UNION operators perform union set operations on the output of two queries.
OceanBase Database supports the following types of UNION operators: UNION ALL, HASH UNION DISTINCT, and MERGE UNION DISTINCT.
UNION ALL
The UNION ALL operator directly merges the output of two queries.
In the following example, Q1 joins the two queries with UNION ALL, which performs a union set operation on their output. During execution, the operator sequentially generates the output of the left and right subnodes.
obclient> CREATE TABLE t1(c1 INT PRIMARY KEY, c2 INT);
Query OK, 0 rows affected
obclient> INSERT INTO t1 VALUES(1,1);
Query OK, 1 rows affected
obclient> INSERT INTO t1 VALUES(2,2);
Query OK, 1 rows affected
Q1:
obclient> EXPLAIN SELECT c1 FROM t1 UNION ALL SELECT c2 FROM t1;
Query Plan:
====================================
|ID|OPERATOR |NAME|EST. ROWS|COST|
------------------------------------
|0 |UNION ALL | |4 |74 |
|1 | TABLE SCAN|T1 |2 |37 |
|2 | TABLE SCAN|T1 |2 |37 |
====================================
Outputs & filters:
-------------------------------------
0 - output([UNION(T1.C1, T1.C2)]), filter(nil)

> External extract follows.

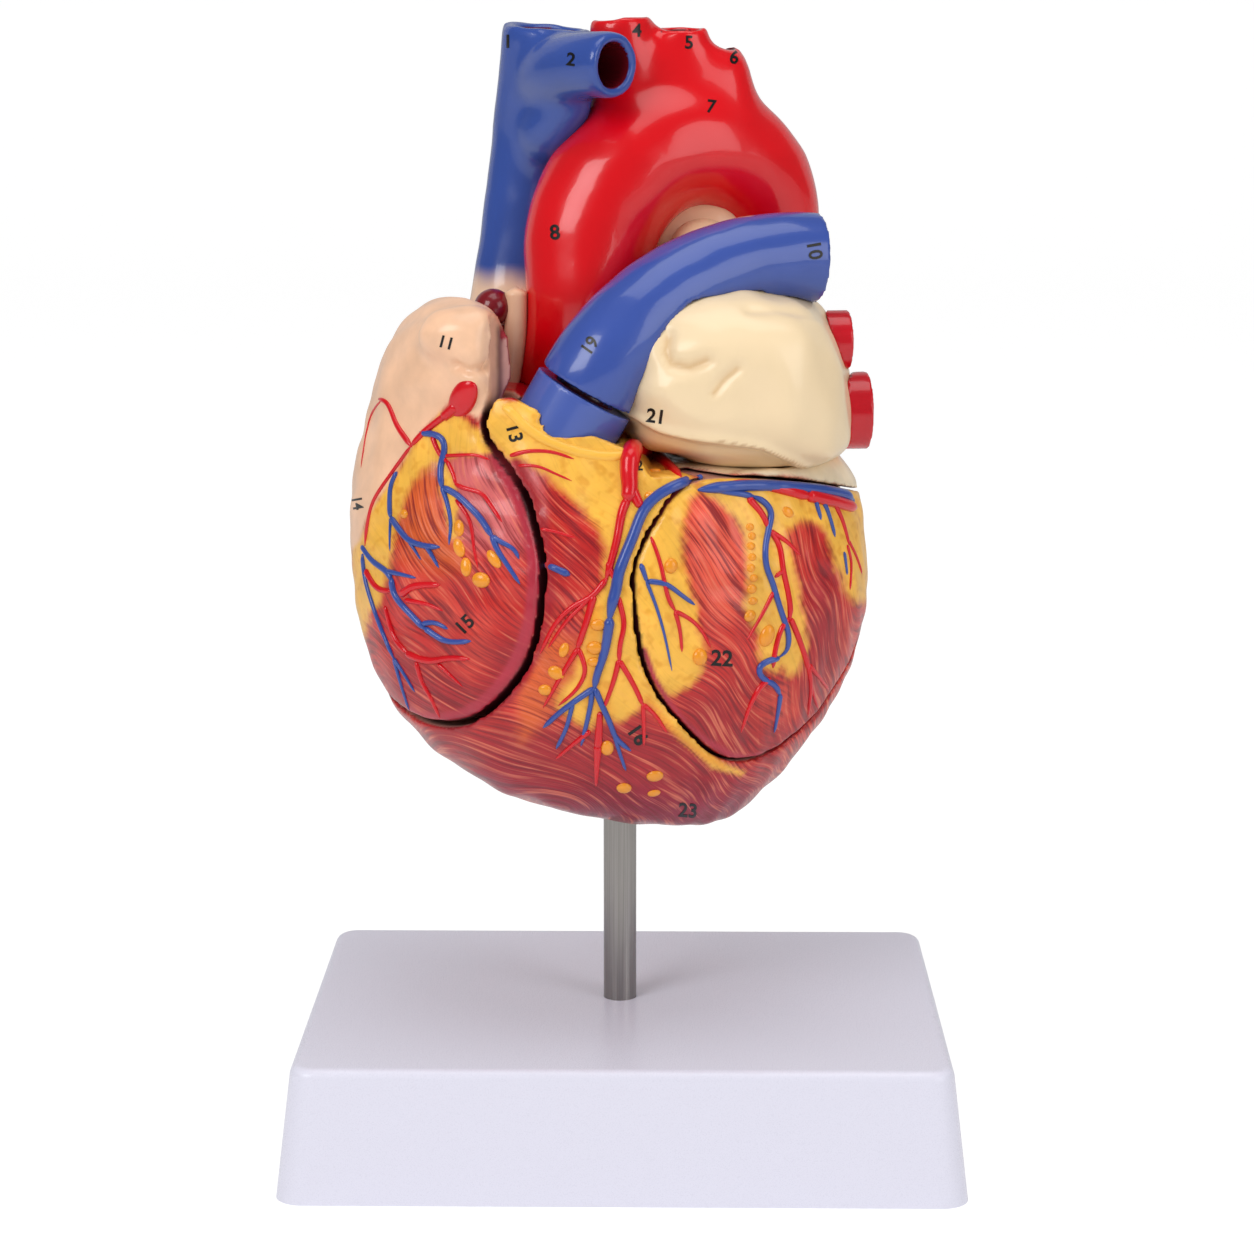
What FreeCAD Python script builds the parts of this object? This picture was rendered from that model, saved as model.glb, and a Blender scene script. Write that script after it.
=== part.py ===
import FreeCAD, Part
import math
import os

from FreeCAD import Matrix, Placement, Rotation, Vector

# Heart anatomy model on a stand, about twice life size, in millimetres.
# +Z is up, +X is to the right of someone facing the front, and the front is -Y.
# The origin is the centre of the base's underside.
# Heights called h are taken from the heart's lowest point.

# Base and rod
baseLength = 200.0
baseWidth = 150.0
baseHeight = 39.0
baseDraft = 4.6
baseCornerRadius = 8.0
baseTopCornerRadius = 7.0
baseEdgeRadius = 3.0
baseWall = 3.0
baseTopWall = 4.0
ribThickness = 2.5
ribDepth = 14.0
bossRadius = 14.0
bossDepth = 9.0
rodDiameter = 10.0
rodOffset = -1.5
rodStandHeight = 58.0
rodSeatDepth = 5.0
rodChamfer = 1.0
threadDiameter = 8.0
threadLength = 20.0
threadClearance = 0.2
washerDiameter = 22.0
washerThickness = 2.0
nutAcrossFlats = 13.0
nutHeight = 6.5
nutChamferAngle = 30.0

# Liner that the heart turns and lifts on
rodEngagement = 36.0
linerInset = 7.0
rodFit = 0.05
linerWall = 2.5
linerCap = 3.0
linerFit = 0.05

# Gaps between castings
glueLine = 0.15
partGap = 0.35
rightSeamGap = 1.6
leftSeamGap = 0.7
stumpGap = 1.8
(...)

1 - output([T1.C1]), filter(nil),
access([T1.C1]), partitions(p0)
2 - output([T1.C2]), filter(nil),
access([T1.C2]), partitions(p0)
In the preceding example, the Outputs & filters section shows in detail the output information of the UNION ALL operator.
| Field | Description |
|---|---|
| output | The output expression of the operator. |
| filter | The filter conditions of the operator. In this example, filter is set to nil because no filter condition is configured for the UNION ALL operator. |
MERGE UNION DISTINCT
The MERGE UNION DISTINCT operator performs a union set operation on the output of queries and deduplicates the result.

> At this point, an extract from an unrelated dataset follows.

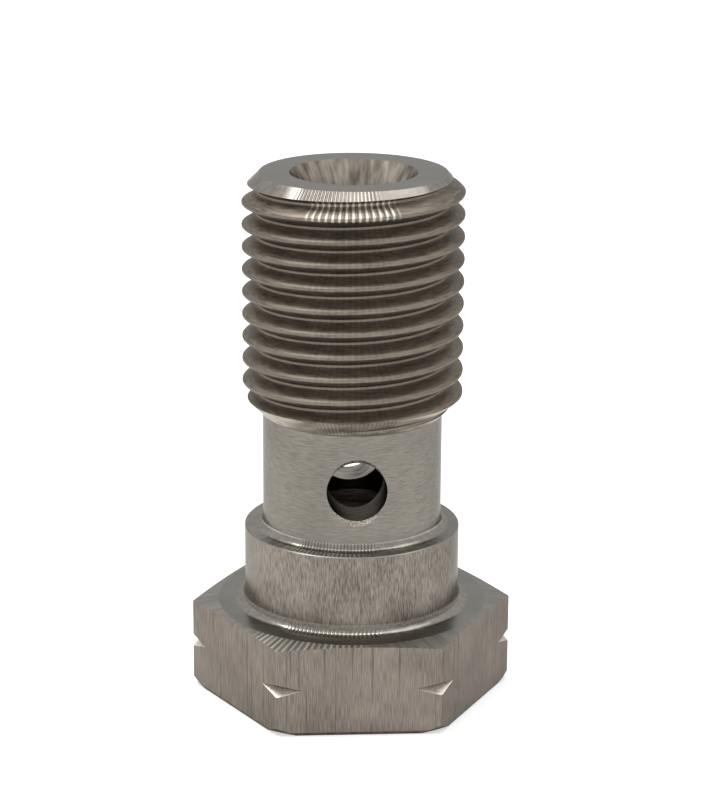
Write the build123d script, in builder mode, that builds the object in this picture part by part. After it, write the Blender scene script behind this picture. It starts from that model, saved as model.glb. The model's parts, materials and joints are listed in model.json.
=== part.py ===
"""Banjo bolt: a hollow hexagon-head bolt that carries fluid through a ring fitting.

The fluid enters at the threaded end, runs down the central bore and leaves through the
cross hole in the plain shank, where the eye of a banjo fitting sits. The bolt is turned
from one hexagon bar. It stands on its head, thread up: +Z runs from the foot of the head
to the threaded end, and the origin is the centre of the foot. A flat of the head and the
front mouth of the cross hole face -Y. All sizes are in millimetres.
"""

import os
from math import ceil, cos, pi, radians, tan

from build123d import *

# Hexagon head
hex_across_flats = 16.7       # made size of a 17 mm hexagon
hex_edge_radius = 0.25        # the rolled edges of drawn bar
head_height = 5.53
seat_diameter = 16.1          # the faced ring, inside a shallow chamfer
seat_chamfer_angle = 8.0
foot_chamfer_depth = 0.6      # measured inward from a corner
foot_chamfer_angle = 39.0
notch_depth = 0.64            # the turned ring that marks an inch thread
notch_angle = 62.0
notch_height = 2.83

# Collar that centres the seal and the eye of the fitting
collar_diameter = 12.85
collar_length = 4.77
collar_edge_break = 0.12
collar_root_radius = 0.6

# Plain shank inside the eye
shank_diameter = 10.65
shank_length = 7.0
shank_root_radius = 0.3
neck_radius = 0.3
neck_angle = 45.0

# Thread G 1/4 A, 55 degree form, right hand
thread_diameter = 13.03       # middle of the limits 12.907 and 13.157
thread_pitch = 1.337          # 19 to the inch
thread_length = 14.4          # from the foot of the neck to the end face
thread_flank_angle = 55.0
thread_depth_ratio = 0.640327 # of the pitch
thread_flat_ratio = 1 / 6     # of the pitch, at the crest and at the root
groove_run_in = 0.7           # from the start of the groove, at +X, up to the foot of the neck
groove_over_crest = 0.15      # how far the cut reaches over the crest, of the thread depth
end_face_diameter = 11.0
end_chamfer_angle = 45.0

# Central bore
bore_diameter = 5.2
bore_below_cross_hole = 2.4   # from the axis of the cross hole to the full bore's end
drill_point_angle = 118.0
mouth_diameter = 7.5
mouth_angle = 60.0

# Cross hole, through both walls
cross_hole_diameter = 3.55
cross_hole_height = 3.55      # above the collar
cross_hole_mouth_diameter = 4.05
cross_hole_mouth_angle = 90.0

# Heights of the faces
collar_top = head_height + collar_length
neck_foot = collar_top + shank_length
end_face = neck_foot + thread_length
first_turn = neck_foot - groove_run_in
cross_hole_z = collar_top + cross_hole_height
bore_end = cross_hole_z - bore_below_cross_hole

# Radii and thread section
bar_corner_radius = hex_across_flats / 2 / cos(pi / 6)
edge_rounding_loss = hex_edge_radius * (1 / cos(pi / 6) - 1)
corner_radius = bar_corner_radius - edge_rounding_loss
seat_radius = seat_diameter / 2
foot_radius = corner_radius - foot_chamfer_depth
collar_radius = collar_diameter / 2
shank_radius = shank_diameter / 2
thread_radius = thread_diameter / 2
end_face_radius = end_face_diameter / 2
bore_radius = bore_diameter / 2
thread_depth = thread_depth_ratio * thread_pitch
thread_root_radius = thread_radius - thread_depth
flank_slope = tan(radians(thread_flank_angle / 2))
groove_floor_half = thread_flat_ratio * thread_pitch / 2
groove_top_radius = thread_radius + groove_over_crest * thread_depth
groove_top_half = groove_floor_half + (groove_top_radius - thread_root_radius) * flank_slope


def ring_edge(part, radius, height):
    """The circular edge of a part nearest to one radius and height."""
    circles = part.edges().filter_by(GeomType.CIRCLE)
    return circles.sort_by(lambda edge: abs(edge.radius - radius) + abs(edge.center().Z - height))[0]


# Head: drawn hexagon bar, turned to a chamfered outline at both ends
with BuildPart() as head:
    with BuildSketch():
        RegularPolygon(hex_across_flats / 2, 6, major_radius=False)
    extrude(amount=head_height)
    fillet(head.edges().filter_by(Axis.Z), hex_edge_radius)
    seat_drop = (bar_corner_radius - seat_radius) * tan(radians(seat_chamfer_angle))
    foot_rise = (bar_corner_radius - foot_radius) * tan(radians(foot_chamfer_angle))
    with BuildSketch(Plane.XZ):
        with BuildLine():
            Polyline(
                (0, 0),
                (foot_radius, 0),
                (bar_corner_radius, foot_rise),
                (bar_corner_radius, head_height - seat_drop),
                (seat_radius, head_height),
                (0, head_height),
                close=True,
            )
        make_face()
    revolve(axis=Axis.Z, mode=Mode.INTERSECT)
    notch_reach = bar_corner_radius - corner_radius + notch_depth
    notch_half_height = notch_reach * tan(radians(notch_angle / 2))
    with BuildSketch(Plane.XZ):
        with BuildLine():
            Polyline(
                (corner_radius - notch_depth, notch_height),
                (bar_corner_radius, notch_height - notch_half_height),
                (bar_corner_radius, notch_height + notch_half_height),
                close=True,
            )
        make_face()
    revolve(axis=Axis.Z, mode=Mode.SUBTRACT)

# One turn of the thread groove: a straight-sided section between four helices, right hand
groove_corners = [
    (thread_root_radius, -groove_floor_half),
    (groove_top_radius, -groove_top_half),
    (groove_top_radius, groove_top_half),
    (thread_root_radius, groove_floor_half),
]
helices = [
    Edge.make_helix(thread_pitch, thread_pitch, radius, center=(0, 0, height))
    for radius, height in groove_corners
]
groove_sides = [
    Face.make_surface_from_curves(helices[side - 1], helices[side]) for side in range(4)
]
groove_ends = [
    Face(Wire.make_polygon([(radius, 0, height + lift) for radius, height in groove_corners]))
    for lift in (0, thread_pitch)
]
groove_turn = Solid(Shell(groove_sides + groove_ends))

# Whole bolt: collar, shank and thread on the head, then the bore and the cross hole
with BuildPart() as bolt:
    add(head.part)
    neck_top = neck_foot + (thread_radius - shank_radius) / tan(radians(neck_angle))
    chamfer_foot = end_face - (thread_radius - end_face_radius) * tan(radians(end_chamfer_angle))
    with BuildSketch(Plane.XZ):
        with BuildLine():
            Polyline(
                (0, head_height),
                (collar_radius, head_height),
                (collar_radius, collar_top),
                (shank_radius, collar_top),
                (shank_radius, neck_foot),
                (thread_radius, neck_top),
                (thread_radius, chamfer_foot),
                (end_face_radius, end_face),
                (0, end_face),
                close=True,
            )
        make_face()
    revolve(axis=Axis.Z)
    fillet(ring_edge(bolt, shank_radius, neck_foot), neck_radius)
    fillet(ring_edge(bolt, shank_radius, collar_top), shank_root_radius)
    chamfer(ring_edge(bolt, collar_radius, collar_top), collar_edge_break)
    fillet(ring_edge(bolt, collar_radius, head_height), collar_root_radius)

    # Thread
    turns = ceil((end_face - first_turn) / thread_pitch + 1 / 2)
    with Locations(*[(0, 0, first_turn + turn * thread_pitch) for turn in range(turns)]):
        add(groove_turn, mode=Mode.SUBTRACT)

    # Central bore with a drill point, opened at its mouth
    drill_point_end = bore_end - bore_radius / tan(radians(drill_point_angle / 2))
    mouth_radius = mouth_diameter / 2
    mouth_foot = end_face - (mouth_radius - bore_radius) / tan(radians(mouth_angle / 2))
    with BuildSketch(Plane.XZ):
        with BuildLine():
            Polyline(
                (0, drill_point_end),
                (bore_radius, bore_end),
                (bore_radius, mouth_foot),
                (mouth_radius, end_face),
                (0, end_face),
                close=True,
            )
        make_face()
    revolve(axis=Axis.Z, mode=Mode.SUBTRACT)

    # Cross hole, countersunk from both sides of the shank
    front_mouth = Plane((0, -shank_radius, cross_hole_z), x_dir=(1, 0, 0), z_dir=(0, -1, 0))
    rear_mouth = Plane((0, shank_radius, cross_hole_z), x_dir=(1, 0, 0), z_dir=(0, 1, 0))
    with Locations(front_mouth, rear_mouth):
        CounterSinkHole(
            radius=cross_hole_diameter / 2,
            counter_sink_radius=cross_hole_mouth_diameter / 2,
            depth=shank_radius,
            counter_sink_angle=cross_hole_mouth_angle,
        )

bolt.part.label = "banjo_bolt"

os.makedirs("parts", exist_ok=True)
export_step(bolt.part, "parts/banjo_bolt.step")
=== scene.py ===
"""Looks of the banjo bolt: one stainless steel bolt, turned and drilled from hexagon bar.

The bolt stands on its head on a white floor, as in the photograph. Its shapes are worked out
in millimetres in the frame's own axes, joined by exact cuts into one mesh and put into metres.
The thread is a helix from Geometry Nodes. Each finish is a procedural stainless steel on
Object coordinates.
"""

import json
from math import cos, pi, radians, sin, tan

import bmesh
import bpy
from mathutils import Matrix, Vector


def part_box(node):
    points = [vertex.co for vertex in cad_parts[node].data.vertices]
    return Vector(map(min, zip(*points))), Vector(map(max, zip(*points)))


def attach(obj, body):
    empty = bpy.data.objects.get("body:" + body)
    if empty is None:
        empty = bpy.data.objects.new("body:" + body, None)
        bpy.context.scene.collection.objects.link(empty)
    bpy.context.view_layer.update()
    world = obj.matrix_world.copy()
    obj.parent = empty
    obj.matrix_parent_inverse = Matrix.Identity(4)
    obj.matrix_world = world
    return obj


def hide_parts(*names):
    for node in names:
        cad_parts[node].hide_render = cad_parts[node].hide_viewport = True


MM = 0.001
NODE = "banjo_bolt"

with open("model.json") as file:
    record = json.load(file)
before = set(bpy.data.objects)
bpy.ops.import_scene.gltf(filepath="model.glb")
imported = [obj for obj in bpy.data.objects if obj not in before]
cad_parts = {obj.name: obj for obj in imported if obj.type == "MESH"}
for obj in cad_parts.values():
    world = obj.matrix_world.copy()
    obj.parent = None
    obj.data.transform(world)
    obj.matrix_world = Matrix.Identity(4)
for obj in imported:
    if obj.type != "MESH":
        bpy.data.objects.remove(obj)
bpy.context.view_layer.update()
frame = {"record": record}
bolt_low, bolt_high = (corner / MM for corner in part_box(NODE))
mounts = {mount["name"]: mount for mount in frame["record"]["mounts"]}

# All sizes from here to the joined bolt are in millimetres
# Head
across_flats = bolt_high.y - bolt_low.y
seat_z = mounts["seat"]["pos_m"][2] / MM
hex_edge_radius = 0.25
foot_edge_inset = 0.12
foot_edge_height = 0.22
seat_radius = 8.05
seat_chamfer_angle = radians(8)
foot_chamfer_depth = 0.6
foot_chamfer_angle = radians(39)
notch_depth = 0.64
notch_z = 2.83
notch_slope = tan(radians(62 / 2))
bar_corner_radius = across_flats / 2 / cos(pi / 6)
corner_radius = bar_corner_radius - hex_edge_radius * (1 / cos(pi / 6) - 1)

# Collar, shank and neck
collar_radius = mounts["collar"]["dims"]["r_mm"]
collar_top = 10.3
collar_edge_break = 0.06          # less than the solid's, which is too wide a line in the light
collar_root_radius = 0.6
shank_radius = 5.325
shank_root_radius = 0.45          # more than the solid's, for the wide light band in the photograph
neck_foot = 17.3
neck_radius = 0.3

# Thread G 1/4 A, right hand, with the rounded crests and roots that the solid leaves out
end_face = bolt_high.z
end_face_radius = 5.5
thread_radius = 6.515
thread_pitch = 1.337
thread_depth = 0.640327 * thread_pitch
thread_root_radius = thread_radius - thread_depth
thread_flank_rise = 1 / tan(radians(55 / 2))
thread_rounding = 0.17 * thread_pitch    # blends the flanks as the form's 0.137 pitch radius does
groove_start = 188.5 / 360               # turns from +X to where the groove meets the neck's foot
thread_flats = 6                         # the unrounded form's flats are a sixth of a pitch
thread_turns = 15
turns_below = 2                          # turns of the helix that start below the neck's foot
blank_start = 0.1                        # above the neck's foot
blank_sink = 2                           # less blank_start, how far under the seat its foot ends
crest_clearance = 0.5                    # of the outline outside the crests
blank_foot_radius = 7.5                  # the thread's blank is wider than the collar and its root
blank_overrun = 0.5

# Bore and cross hole
bore_radius = mounts["bore"]["dims"]["r_mm"]
bore_end = 11.45
drill_point_slope = tan(radians(118 / 2))
mouth_radius = 3.75
mouth_slope = tan(radians(60 / 2))
cross_radius = mounts["cross_hole"]["dims"]["r_mm"]
cross_z = mounts["cross_hole"]["pos_m"][2] / MM
cross_mouth_radius = 2.025

# How far each cutting shape goes past what it cuts
overrun = 1

# Gaps that are closed: between doubled points, and across the slivers that cuts leave
doubled_gap = 1e-5
sliver_gap = 4e-4

# Fineness of the meshes
turn_steps = 360
bore_steps = 256
hole_steps = 128
thread_turn_steps = 192
thread_pitch_steps = 20
edge_steps = 6
sharp_angle = radians(25)

# Chatter's bars, with their painted highlight and painted shade, come in one stretch of the turn, at
# the front where the bars mirror the soft boxes
chatter_edge = cos(radians(26))
chatter_full = cos(radians(20))
chatter_fade_height = 0.1
faint_chatter = 0.06
# Only the first turn has strong bars of painted highlight; the turns below it lie in the shade of the
# turn above
strong_thread_chatter = end_face - 1.5   # height of the first turn, the only one with strong bars

# Middles of the chattered stretches, in degrees from +X
front = -91
thread_front = -94
front_left = -102
shoulder_front_left = -111


def linear(hex_colour):
    """A colour written as sRGB hex, as linear RGBA."""
    channels = [int(hex_colour[place : place + 2], 16) / 255 for place in (1, 3, 5)]
    return tuple(c / 12.92 if c <= 0.04045 else ((c + 0.055) / 1.055) ** 2.4 for c in channels) + (1,)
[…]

In the following example, Q2 joins the two queries with UNION DISTINCT. Since c1 is sorted, the MERGE UNION DISTINCT operator is used as Operator 0 to find the union set and deduplicate the result. c2 is not sorted, so a SORT operator is assigned before Operator 3 for sorting. When the operator is executed, it reads the sorted output from the left and right subnodes, merges them to generate a sorted output, and deduplicates the output.
Q2:
obclient> EXPLAIN SELECT c1 FROM t1 UNION SELECT c2 FROM t1;
Query Plan:
=============================================
|ID|OPERATOR |NAME|EST. ROWS|COST|
---------------------------------------------
|0 |MERGE UNION DISTINCT| |4 |77 |
|1 | TABLE SCAN |T1 |2 |37 |
|2 | SORT | |2 |39 |
|3 | TABLE SCAN |T1 |2 |37 |
=============================================
Outputs & filters:
-------------------------------------
0 - output([UNION(T1.C1, T1.C2)]), filter(nil)
1 - output([T1.C1]), filter(nil),
access([T1.C1]), partitions(p0)
2 - output([T1.C2]), filter(nil), sort_keys([T1.C2, ASC])
3 - output([T1.C2]), filter(nil),
access([T1.C2]), partitions(p0)
In the preceding example, the Outputs & filters section shows in detail the output information of the MERGE UNION DISTINCT operator. The fields of the MERGE UNION DISTINCT operator have the same meaning as those of the UNION ALL operator.
HASH UNION DISTINCT
The HASH UNION DISTINCT operator performs a union set operation on the output of queries and deduplicates the result.
In the following example, Q3 uses UNION DISTINCT to join the two queries, the columns are unsorted, and the HASH UNION DISTINCT operator is used as Operator 0 to find the union set and deduplicate the result. When the operator is executed, it reads the output from the left and right subnodes, creates a hash table, deduplicates the data, and outputs the result.
Q3:
obclient> EXPLAIN SELECT c2 FROM t1 UNION SELECT c2 FROM t1;
Query Plan:
============================================
|ID|OPERATOR |NAME|EST. ROWS|COST|
--------------------------------------------
|0 |HASH UNION DISTINCT| |4 |77 |
|1 | TABLE SCAN |T1 |2 |37 |
|2 | TABLE SCAN |T1 |2 |37 |
============================================
Outputs & filters:
-------------------------------------
0 - output([UNION(T1.C2, T1.C2)]), filter(nil)
1 - output([T1.C2]), filter(nil),
access([T1.C2]), partitions(p0)
2 - output([T1.C2]), filter(nil),
access([T1.C2]), partitions(p0)
In the preceding example, the Outputs & filters section shows in detail the output information of the HASH UNION DISTINCT operator. The fields of the operator have the same meaning as those of the UNION ALL operator.